## Begin

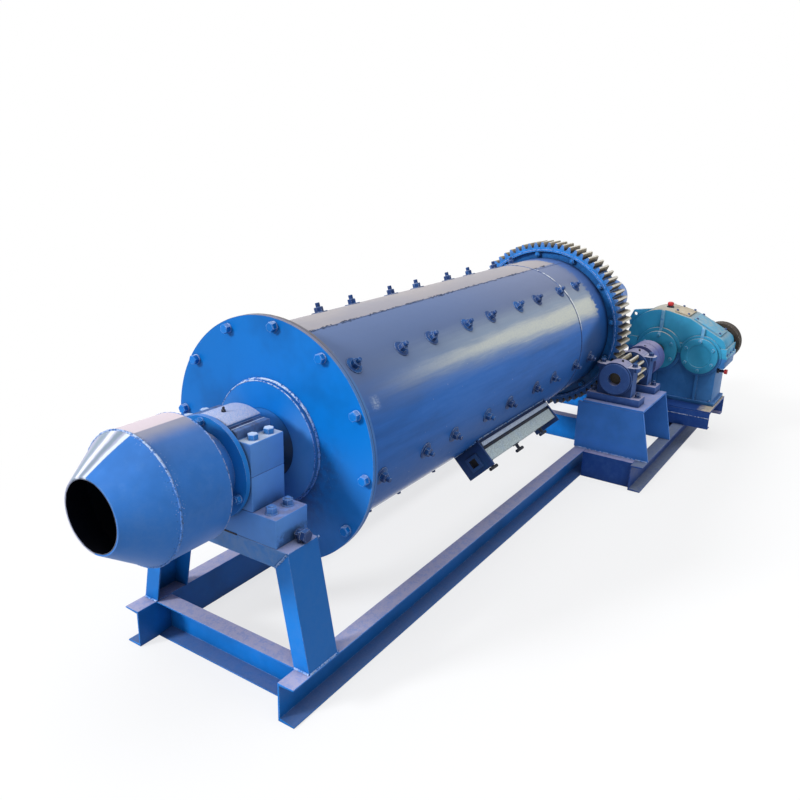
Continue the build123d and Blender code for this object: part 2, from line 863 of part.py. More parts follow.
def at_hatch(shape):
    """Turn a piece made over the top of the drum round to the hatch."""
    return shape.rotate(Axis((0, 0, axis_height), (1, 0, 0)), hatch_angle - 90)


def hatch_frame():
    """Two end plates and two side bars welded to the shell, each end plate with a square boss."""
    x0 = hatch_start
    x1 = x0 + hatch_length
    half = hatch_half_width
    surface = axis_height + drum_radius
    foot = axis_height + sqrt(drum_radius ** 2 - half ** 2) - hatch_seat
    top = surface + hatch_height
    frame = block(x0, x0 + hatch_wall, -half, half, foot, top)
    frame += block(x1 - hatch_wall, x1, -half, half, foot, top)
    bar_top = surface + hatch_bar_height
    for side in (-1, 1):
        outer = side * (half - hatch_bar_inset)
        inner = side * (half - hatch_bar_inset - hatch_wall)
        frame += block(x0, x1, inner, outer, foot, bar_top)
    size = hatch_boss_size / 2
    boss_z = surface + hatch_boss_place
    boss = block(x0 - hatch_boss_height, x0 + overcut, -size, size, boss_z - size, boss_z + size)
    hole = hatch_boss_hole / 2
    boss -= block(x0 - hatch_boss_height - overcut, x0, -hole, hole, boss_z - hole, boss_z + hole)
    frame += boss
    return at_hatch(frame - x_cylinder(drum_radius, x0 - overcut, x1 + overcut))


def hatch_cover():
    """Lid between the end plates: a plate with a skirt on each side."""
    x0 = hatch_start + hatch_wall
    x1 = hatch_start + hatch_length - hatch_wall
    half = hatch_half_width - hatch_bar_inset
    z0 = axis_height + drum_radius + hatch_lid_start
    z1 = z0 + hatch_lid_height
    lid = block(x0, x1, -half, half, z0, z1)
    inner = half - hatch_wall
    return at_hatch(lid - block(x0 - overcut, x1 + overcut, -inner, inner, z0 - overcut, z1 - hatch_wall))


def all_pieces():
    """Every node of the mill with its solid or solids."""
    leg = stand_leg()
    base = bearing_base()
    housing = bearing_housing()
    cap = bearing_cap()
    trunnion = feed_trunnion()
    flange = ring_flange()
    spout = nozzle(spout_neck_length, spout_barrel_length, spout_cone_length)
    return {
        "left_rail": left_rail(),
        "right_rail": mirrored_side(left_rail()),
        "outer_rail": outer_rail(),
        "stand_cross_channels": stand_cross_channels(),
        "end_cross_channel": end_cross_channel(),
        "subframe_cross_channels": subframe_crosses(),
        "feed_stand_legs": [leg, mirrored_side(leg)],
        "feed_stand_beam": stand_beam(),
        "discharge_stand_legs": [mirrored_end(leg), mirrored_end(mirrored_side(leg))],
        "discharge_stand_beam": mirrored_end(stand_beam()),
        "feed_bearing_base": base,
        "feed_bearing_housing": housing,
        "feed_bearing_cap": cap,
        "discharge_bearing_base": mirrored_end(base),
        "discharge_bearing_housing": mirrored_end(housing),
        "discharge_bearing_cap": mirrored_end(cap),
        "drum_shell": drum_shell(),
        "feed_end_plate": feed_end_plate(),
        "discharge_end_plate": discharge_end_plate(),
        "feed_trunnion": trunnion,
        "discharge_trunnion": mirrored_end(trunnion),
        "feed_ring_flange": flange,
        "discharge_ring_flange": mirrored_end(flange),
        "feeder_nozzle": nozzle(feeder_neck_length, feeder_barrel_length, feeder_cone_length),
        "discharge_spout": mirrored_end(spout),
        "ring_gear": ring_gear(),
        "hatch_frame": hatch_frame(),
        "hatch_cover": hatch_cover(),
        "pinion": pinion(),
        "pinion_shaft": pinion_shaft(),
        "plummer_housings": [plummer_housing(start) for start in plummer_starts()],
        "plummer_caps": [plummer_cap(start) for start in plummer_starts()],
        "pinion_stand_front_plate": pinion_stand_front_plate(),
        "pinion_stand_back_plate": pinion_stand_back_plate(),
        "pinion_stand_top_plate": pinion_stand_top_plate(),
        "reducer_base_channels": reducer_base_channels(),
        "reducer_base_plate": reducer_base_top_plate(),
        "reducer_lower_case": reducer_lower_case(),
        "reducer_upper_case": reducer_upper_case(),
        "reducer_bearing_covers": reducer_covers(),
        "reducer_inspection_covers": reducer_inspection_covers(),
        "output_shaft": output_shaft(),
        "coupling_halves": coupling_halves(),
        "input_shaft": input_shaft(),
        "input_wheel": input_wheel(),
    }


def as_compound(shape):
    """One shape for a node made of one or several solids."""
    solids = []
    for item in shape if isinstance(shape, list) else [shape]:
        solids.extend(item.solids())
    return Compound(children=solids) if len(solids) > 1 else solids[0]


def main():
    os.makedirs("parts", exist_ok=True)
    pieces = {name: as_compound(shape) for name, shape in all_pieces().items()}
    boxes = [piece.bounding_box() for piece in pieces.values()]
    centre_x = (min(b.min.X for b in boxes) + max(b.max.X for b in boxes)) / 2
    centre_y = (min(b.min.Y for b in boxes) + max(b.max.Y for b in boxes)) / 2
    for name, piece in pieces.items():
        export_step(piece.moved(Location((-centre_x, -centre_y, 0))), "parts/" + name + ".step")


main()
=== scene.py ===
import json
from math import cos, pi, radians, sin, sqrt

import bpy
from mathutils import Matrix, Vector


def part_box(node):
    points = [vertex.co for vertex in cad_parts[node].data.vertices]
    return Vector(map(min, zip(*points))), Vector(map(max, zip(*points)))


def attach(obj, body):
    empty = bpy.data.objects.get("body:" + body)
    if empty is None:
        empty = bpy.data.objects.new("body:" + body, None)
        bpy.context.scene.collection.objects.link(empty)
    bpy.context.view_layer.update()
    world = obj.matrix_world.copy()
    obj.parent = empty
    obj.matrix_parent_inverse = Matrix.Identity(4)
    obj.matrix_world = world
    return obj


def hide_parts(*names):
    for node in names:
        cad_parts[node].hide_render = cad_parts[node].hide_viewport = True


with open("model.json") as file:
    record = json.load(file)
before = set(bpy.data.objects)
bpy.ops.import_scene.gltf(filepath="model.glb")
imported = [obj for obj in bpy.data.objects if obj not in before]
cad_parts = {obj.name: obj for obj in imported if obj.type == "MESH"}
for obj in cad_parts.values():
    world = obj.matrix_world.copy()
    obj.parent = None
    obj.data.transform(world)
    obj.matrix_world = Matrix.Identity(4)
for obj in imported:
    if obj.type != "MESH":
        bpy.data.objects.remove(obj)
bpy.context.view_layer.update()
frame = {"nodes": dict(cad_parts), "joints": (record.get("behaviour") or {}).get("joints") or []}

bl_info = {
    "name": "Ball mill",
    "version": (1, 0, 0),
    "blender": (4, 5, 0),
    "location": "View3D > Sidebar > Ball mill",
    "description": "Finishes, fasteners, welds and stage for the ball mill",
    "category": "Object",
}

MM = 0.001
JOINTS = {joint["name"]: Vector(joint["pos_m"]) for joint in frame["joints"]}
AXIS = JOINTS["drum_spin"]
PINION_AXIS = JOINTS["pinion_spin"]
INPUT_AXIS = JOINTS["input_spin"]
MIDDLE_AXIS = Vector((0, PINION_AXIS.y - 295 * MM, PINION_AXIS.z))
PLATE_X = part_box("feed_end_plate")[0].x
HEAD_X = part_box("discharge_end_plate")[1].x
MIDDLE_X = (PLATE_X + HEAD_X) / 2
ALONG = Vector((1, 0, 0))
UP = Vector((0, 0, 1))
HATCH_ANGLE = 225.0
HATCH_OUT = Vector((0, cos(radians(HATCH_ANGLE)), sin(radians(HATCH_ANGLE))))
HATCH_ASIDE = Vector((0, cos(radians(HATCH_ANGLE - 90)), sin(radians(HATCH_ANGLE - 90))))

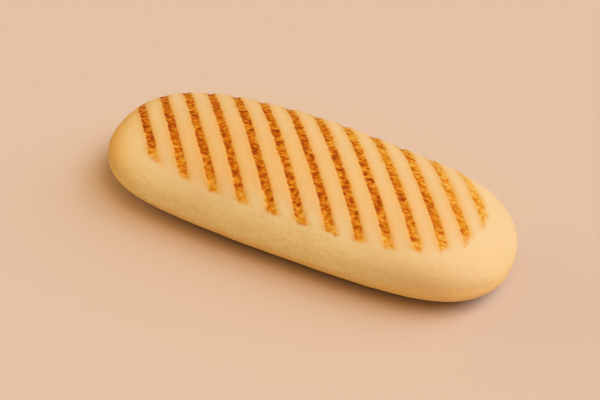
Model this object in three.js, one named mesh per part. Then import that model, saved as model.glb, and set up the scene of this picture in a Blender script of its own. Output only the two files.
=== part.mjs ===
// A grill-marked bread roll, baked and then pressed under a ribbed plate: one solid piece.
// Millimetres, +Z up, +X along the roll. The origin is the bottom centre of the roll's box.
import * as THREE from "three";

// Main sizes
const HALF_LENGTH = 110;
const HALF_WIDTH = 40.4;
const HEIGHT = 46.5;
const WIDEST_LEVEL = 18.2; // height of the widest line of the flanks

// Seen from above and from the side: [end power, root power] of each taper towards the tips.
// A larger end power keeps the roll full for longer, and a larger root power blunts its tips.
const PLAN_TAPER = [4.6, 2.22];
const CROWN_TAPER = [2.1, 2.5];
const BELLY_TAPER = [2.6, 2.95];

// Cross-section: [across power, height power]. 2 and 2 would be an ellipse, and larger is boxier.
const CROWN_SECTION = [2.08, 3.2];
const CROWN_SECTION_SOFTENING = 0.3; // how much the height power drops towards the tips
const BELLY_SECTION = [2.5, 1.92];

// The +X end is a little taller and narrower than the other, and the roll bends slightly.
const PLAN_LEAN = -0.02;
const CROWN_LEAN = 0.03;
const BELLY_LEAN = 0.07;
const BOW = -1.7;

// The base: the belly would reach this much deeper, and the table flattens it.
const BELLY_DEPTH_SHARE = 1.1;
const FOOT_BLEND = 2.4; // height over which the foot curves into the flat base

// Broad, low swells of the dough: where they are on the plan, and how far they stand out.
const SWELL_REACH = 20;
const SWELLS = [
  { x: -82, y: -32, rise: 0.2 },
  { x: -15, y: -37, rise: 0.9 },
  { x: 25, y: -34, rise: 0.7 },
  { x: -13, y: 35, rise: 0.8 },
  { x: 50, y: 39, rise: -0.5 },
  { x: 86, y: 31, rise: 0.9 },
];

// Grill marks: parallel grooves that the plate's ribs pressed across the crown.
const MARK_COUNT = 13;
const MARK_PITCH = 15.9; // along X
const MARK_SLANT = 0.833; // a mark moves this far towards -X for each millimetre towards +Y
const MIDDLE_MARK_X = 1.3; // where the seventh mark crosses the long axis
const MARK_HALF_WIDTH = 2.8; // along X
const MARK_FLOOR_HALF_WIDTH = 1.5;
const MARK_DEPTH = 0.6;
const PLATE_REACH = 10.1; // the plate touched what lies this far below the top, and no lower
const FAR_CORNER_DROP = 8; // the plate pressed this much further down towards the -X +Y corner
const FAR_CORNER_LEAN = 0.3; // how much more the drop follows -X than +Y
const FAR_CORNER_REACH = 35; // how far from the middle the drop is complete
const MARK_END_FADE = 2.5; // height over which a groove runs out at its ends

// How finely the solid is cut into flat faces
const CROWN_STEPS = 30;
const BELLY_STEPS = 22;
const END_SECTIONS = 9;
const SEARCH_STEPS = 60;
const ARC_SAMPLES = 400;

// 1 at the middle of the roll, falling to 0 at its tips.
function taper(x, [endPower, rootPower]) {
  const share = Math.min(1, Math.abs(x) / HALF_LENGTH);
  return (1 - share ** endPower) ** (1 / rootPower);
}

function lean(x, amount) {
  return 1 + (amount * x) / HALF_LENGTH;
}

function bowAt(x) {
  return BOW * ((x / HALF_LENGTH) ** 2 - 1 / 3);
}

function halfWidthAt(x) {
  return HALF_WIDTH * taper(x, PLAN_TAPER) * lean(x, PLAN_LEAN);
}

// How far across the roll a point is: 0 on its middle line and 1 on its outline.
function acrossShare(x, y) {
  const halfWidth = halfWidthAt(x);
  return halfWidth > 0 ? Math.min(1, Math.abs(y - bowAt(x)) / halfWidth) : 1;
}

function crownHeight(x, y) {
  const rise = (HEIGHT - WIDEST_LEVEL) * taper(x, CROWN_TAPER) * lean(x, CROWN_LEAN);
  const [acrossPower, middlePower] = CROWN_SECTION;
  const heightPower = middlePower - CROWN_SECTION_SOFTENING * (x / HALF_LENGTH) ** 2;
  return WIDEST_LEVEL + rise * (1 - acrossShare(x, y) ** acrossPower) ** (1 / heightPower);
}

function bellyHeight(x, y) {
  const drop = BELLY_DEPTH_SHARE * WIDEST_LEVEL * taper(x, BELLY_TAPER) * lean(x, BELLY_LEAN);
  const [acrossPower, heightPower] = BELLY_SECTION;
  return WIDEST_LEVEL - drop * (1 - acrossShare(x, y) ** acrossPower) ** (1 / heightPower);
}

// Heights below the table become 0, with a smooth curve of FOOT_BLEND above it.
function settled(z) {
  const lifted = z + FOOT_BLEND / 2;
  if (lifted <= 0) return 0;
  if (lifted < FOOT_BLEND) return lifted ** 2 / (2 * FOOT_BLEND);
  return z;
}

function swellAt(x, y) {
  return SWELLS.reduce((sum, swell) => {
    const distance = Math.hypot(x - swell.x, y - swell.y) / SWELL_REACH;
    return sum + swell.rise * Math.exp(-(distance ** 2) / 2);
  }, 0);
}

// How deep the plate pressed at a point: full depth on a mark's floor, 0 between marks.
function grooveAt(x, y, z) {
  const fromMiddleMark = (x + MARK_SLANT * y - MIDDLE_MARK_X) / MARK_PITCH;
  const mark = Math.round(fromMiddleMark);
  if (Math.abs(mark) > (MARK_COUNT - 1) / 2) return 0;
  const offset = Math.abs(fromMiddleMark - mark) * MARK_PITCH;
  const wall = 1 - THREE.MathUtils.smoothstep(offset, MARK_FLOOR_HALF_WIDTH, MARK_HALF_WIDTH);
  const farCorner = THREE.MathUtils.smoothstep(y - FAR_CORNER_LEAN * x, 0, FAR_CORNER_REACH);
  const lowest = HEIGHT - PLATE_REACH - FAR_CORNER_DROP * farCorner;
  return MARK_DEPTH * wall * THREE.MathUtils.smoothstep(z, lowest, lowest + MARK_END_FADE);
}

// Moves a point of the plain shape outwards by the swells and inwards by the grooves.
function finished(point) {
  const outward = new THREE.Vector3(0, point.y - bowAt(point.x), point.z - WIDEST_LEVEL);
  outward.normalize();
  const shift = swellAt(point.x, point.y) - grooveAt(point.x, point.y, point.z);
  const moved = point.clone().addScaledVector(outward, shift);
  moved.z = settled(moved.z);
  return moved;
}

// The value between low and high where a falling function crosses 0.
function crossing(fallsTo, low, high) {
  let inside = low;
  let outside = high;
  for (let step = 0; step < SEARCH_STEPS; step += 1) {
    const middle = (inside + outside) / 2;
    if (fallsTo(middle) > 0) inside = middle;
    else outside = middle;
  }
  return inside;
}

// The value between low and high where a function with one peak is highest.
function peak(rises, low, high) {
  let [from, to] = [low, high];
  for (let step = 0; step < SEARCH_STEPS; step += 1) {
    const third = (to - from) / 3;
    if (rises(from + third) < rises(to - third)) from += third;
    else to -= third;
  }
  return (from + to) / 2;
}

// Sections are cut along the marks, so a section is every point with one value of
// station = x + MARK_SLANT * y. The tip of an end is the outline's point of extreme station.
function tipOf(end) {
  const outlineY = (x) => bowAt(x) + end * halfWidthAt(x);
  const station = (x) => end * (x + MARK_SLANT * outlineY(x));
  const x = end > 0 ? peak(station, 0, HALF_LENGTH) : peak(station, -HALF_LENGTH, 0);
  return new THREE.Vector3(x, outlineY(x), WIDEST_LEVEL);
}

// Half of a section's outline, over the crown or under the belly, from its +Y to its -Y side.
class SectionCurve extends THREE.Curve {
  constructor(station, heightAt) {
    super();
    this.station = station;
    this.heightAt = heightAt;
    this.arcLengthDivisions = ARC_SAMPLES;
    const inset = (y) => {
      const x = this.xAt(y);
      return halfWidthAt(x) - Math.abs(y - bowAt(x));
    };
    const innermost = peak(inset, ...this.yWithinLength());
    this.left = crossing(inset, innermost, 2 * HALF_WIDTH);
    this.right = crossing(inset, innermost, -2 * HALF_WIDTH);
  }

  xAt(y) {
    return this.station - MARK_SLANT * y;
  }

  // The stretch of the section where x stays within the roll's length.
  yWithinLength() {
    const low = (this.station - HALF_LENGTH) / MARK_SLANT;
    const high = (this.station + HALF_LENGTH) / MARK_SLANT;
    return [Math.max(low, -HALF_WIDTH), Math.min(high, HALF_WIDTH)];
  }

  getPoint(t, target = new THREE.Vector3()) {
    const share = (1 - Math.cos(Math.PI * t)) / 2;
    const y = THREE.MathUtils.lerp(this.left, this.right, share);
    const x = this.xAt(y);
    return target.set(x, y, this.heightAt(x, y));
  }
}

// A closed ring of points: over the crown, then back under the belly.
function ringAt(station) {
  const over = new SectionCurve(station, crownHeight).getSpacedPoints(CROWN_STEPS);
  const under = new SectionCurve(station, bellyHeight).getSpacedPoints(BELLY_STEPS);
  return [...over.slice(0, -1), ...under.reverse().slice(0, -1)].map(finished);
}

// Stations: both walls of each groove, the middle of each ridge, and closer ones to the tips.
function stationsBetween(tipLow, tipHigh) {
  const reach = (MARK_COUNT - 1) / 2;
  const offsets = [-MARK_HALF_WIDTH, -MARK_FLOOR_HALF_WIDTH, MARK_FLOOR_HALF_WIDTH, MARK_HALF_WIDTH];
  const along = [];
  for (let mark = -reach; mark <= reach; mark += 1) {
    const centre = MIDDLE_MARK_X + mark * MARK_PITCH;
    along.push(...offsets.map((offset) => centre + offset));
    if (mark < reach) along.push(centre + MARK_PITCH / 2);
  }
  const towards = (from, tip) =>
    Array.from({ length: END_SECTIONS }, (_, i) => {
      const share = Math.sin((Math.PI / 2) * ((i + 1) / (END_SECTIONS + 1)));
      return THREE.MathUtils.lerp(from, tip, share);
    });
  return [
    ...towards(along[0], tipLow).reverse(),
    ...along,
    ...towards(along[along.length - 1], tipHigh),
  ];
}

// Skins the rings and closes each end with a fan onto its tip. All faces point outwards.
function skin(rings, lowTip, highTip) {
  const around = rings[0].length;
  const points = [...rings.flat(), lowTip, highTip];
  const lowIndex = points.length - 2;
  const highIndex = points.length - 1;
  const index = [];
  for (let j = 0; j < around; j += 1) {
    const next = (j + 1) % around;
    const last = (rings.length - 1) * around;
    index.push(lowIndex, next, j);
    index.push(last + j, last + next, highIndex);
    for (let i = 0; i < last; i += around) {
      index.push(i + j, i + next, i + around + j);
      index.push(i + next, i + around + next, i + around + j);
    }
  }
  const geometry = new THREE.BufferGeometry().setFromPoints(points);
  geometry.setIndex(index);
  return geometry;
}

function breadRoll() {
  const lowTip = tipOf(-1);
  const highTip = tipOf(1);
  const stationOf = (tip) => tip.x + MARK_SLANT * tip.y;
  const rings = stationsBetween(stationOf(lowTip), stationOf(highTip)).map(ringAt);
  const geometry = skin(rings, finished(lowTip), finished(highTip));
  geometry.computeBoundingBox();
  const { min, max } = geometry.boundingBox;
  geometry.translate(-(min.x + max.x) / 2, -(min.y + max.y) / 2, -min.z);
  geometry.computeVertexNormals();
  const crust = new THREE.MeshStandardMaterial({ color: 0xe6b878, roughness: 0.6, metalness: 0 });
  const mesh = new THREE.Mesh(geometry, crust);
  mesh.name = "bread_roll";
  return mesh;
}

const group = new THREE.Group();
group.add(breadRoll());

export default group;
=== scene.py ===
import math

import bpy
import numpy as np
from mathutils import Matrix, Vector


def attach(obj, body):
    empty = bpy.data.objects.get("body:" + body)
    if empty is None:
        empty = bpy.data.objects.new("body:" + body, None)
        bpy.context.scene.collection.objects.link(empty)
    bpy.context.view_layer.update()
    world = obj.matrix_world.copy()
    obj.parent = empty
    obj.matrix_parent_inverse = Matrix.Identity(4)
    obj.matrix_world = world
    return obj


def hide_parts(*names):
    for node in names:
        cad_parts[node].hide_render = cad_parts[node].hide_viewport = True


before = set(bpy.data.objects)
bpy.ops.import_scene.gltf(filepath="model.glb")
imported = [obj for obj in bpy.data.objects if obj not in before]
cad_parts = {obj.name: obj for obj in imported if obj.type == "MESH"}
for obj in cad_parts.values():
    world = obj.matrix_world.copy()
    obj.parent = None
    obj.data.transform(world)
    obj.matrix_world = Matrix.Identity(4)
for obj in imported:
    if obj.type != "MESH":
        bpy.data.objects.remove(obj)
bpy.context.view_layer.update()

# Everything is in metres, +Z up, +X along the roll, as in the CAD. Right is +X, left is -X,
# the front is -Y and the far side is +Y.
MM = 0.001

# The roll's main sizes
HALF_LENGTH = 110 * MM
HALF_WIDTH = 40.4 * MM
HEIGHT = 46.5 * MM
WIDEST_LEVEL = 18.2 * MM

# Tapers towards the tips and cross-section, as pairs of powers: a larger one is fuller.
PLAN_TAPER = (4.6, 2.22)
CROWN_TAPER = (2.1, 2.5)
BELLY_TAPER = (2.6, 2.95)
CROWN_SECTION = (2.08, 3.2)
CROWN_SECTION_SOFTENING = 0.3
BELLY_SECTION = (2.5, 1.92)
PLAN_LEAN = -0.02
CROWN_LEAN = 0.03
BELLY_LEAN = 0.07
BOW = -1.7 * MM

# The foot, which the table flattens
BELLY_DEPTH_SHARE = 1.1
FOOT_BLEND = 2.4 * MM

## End

• To be done
Reproduce only the lines from the line containing "geometry.computeBoundingBox();" to the last line of the material above, both of those lines included.

• Output of the task
  geometry.computeBoundingBox();
  const { min, max } = geometry.boundingBox;
  geometry.translate(-(min.x + max.x) / 2, -(min.y + max.y) / 2, -min.z);
  geometry.computeVertexNormals();
  const crust = new THREE.MeshStandardMaterial({ color: 0xe6b878, roughness: 0.6, metalness: 0 });
  const mesh = new THREE.Mesh(geometry, crust);
  mesh.name = "bread_roll";
  return mesh;
}

const group = new THREE.Group();
group.add(breadRoll());

export default group;
=== scene.py ===
import math

import bpy
import numpy as np
from mathutils import Matrix, Vector


def attach(obj, body):
    empty = bpy.data.objects.get("body:" + body)
    if empty is None:
        empty = bpy.data.objects.new("body:" + body, None)
        bpy.context.scene.collection.objects.link(empty)
    bpy.context.view_layer.update()
    world = obj.matrix_world.copy()
    obj.parent = empty
    obj.matrix_parent_inverse = Matrix.Identity(4)
    obj.matrix_world = world
    return obj


def hide_parts(*names):
    for node in names:
        cad_parts[node].hide_render = cad_parts[node].hide_viewport = True


before = set(bpy.data.objects)
bpy.ops.import_scene.gltf(filepath="model.glb")
imported = [obj for obj in bpy.data.objects if obj not in before]
cad_parts = {obj.name: obj for obj in imported if obj.type == "MESH"}
for obj in cad_parts.values():
    world = obj.matrix_world.copy()
    obj.parent = None
    obj.data.transform(world)
    obj.matrix_world = Matrix.Identity(4)
for obj in imported:
    if obj.type != "MESH":
        bpy.data.objects.remove(obj)
bpy.context.view_layer.update()

# Everything is in metres, +Z up, +X along the roll, as in the CAD. Right is +X, left is -X,
# the front is -Y and the far side is +Y.
MM = 0.001

# The roll's main sizes
HALF_LENGTH = 110 * MM
HALF_WIDTH = 40.4 * MM
HEIGHT = 46.5 * MM
WIDEST_LEVEL = 18.2 * MM

# Tapers towards the tips and cross-section, as pairs of powers: a larger one is fuller.
PLAN_TAPER = (4.6, 2.22)
CROWN_TAPER = (2.1, 2.5)
BELLY_TAPER = (2.6, 2.95)
CROWN_SECTION = (2.08, 3.2)
CROWN_SECTION_SOFTENING = 0.3
BELLY_SECTION = (2.5, 1.92)
PLAN_LEAN = -0.02
CROWN_LEAN = 0.03
BELLY_LEAN = 0.07
BOW = -1.7 * MM

# The foot, which the table flattens
BELLY_DEPTH_SHARE = 1.1
FOOT_BLEND = 2.4 * MM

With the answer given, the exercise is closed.